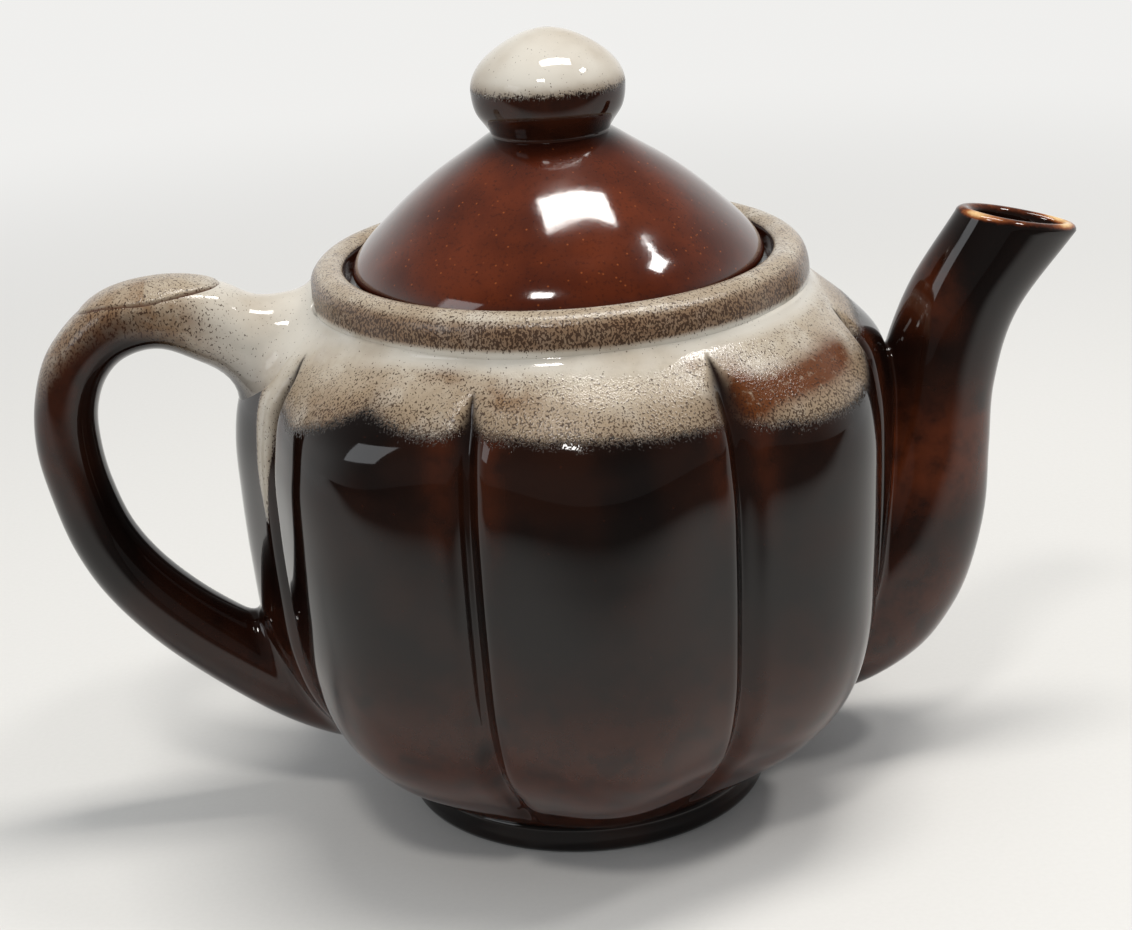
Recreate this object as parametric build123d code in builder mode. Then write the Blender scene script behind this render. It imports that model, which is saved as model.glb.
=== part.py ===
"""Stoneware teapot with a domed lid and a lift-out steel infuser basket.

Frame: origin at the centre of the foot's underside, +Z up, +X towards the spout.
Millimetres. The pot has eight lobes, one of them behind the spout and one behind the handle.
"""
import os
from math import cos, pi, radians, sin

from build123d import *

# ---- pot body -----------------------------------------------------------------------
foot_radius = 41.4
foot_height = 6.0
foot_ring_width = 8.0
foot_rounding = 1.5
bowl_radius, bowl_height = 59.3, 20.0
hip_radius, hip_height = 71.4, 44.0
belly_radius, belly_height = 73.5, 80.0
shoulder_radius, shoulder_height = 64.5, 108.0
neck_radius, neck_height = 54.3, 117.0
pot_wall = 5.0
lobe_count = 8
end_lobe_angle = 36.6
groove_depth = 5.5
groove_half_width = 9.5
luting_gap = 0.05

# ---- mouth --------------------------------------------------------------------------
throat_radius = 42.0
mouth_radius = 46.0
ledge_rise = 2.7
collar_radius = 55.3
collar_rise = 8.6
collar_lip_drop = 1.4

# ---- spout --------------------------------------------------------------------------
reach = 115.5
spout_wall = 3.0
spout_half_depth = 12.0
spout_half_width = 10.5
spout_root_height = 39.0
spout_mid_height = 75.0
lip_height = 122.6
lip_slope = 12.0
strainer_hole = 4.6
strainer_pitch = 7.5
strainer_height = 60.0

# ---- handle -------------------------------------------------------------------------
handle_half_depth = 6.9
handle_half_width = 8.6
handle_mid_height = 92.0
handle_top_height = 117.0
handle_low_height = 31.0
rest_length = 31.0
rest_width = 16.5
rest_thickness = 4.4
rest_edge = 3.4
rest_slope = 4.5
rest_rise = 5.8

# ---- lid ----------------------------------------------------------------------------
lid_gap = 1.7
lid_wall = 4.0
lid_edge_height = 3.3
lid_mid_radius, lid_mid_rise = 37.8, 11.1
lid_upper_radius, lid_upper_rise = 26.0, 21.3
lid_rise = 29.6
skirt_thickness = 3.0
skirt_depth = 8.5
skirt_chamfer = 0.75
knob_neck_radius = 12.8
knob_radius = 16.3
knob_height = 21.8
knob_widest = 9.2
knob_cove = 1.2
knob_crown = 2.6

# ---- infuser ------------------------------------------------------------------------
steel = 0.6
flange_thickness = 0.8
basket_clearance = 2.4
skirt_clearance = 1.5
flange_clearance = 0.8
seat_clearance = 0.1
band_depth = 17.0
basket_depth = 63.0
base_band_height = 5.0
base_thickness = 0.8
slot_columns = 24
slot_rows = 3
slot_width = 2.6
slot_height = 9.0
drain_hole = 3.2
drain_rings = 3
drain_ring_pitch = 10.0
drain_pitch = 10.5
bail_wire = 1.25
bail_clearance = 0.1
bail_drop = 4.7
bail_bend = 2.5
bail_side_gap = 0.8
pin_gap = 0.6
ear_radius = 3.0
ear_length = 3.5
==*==
### Task objective
From the very first line of the data through the line with "rest_rise = 5.8" in it, please reproduce each line exactly and output nothing more.

### Finished exercise
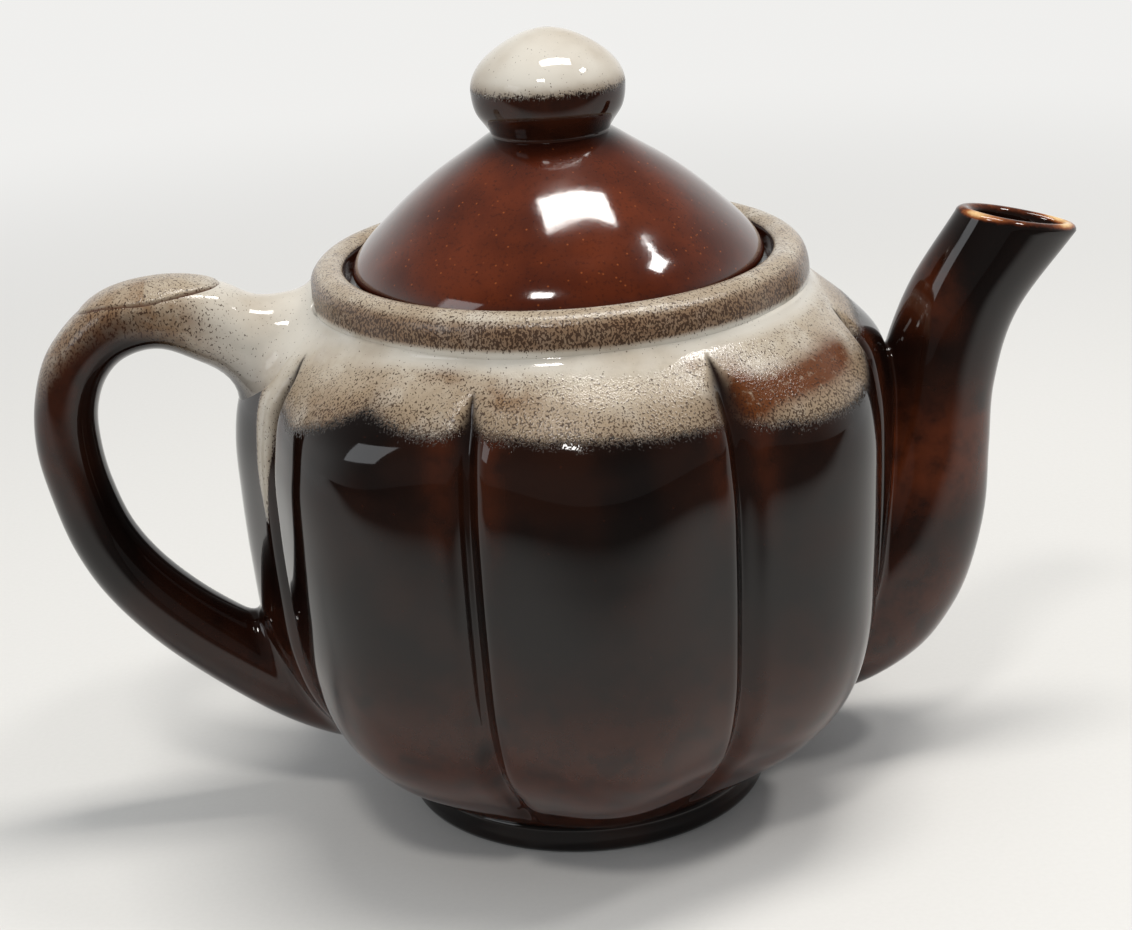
Recreate this object as parametric build123d code in builder mode. Then write the Blender scene script behind this render. It imports that model, which is saved as model.glb.
=== part.py ===
"""Stoneware teapot with a domed lid and a lift-out steel infuser basket.

Frame: origin at the centre of the foot's underside, +Z up, +X towards the spout.
Millimetres. The pot has eight lobes, one of them behind the spout and one behind the handle.
"""
import os
from math import cos, pi, radians, sin

from build123d import *

# ---- pot body -----------------------------------------------------------------------
foot_radius = 41.4
foot_height = 6.0
foot_ring_width = 8.0
foot_rounding = 1.5
bowl_radius, bowl_height = 59.3, 20.0
hip_radius, hip_height = 71.4, 44.0
belly_radius, belly_height = 73.5, 80.0
shoulder_radius, shoulder_height = 64.5, 108.0
neck_radius, neck_height = 54.3, 117.0
pot_wall = 5.0
lobe_count = 8
end_lobe_angle = 36.6
groove_depth = 5.5
groove_half_width = 9.5
luting_gap = 0.05

# ---- mouth --------------------------------------------------------------------------
throat_radius = 42.0
mouth_radius = 46.0
ledge_rise = 2.7
collar_radius = 55.3
collar_rise = 8.6
collar_lip_drop = 1.4

# ---- spout --------------------------------------------------------------------------
reach = 115.5
spout_wall = 3.0
spout_half_depth = 12.0
spout_half_width = 10.5
spout_root_height = 39.0
spout_mid_height = 75.0
lip_height = 122.6
lip_slope = 12.0
strainer_hole = 4.6
strainer_pitch = 7.5
strainer_height = 60.0

# ---- handle -------------------------------------------------------------------------
handle_half_depth = 6.9
handle_half_width = 8.6
handle_mid_height = 92.0
handle_top_height = 117.0
handle_low_height = 31.0
rest_length = 31.0
rest_width = 16.5
rest_thickness = 4.4
rest_edge = 3.4
rest_slope = 4.5
rest_rise = 5.8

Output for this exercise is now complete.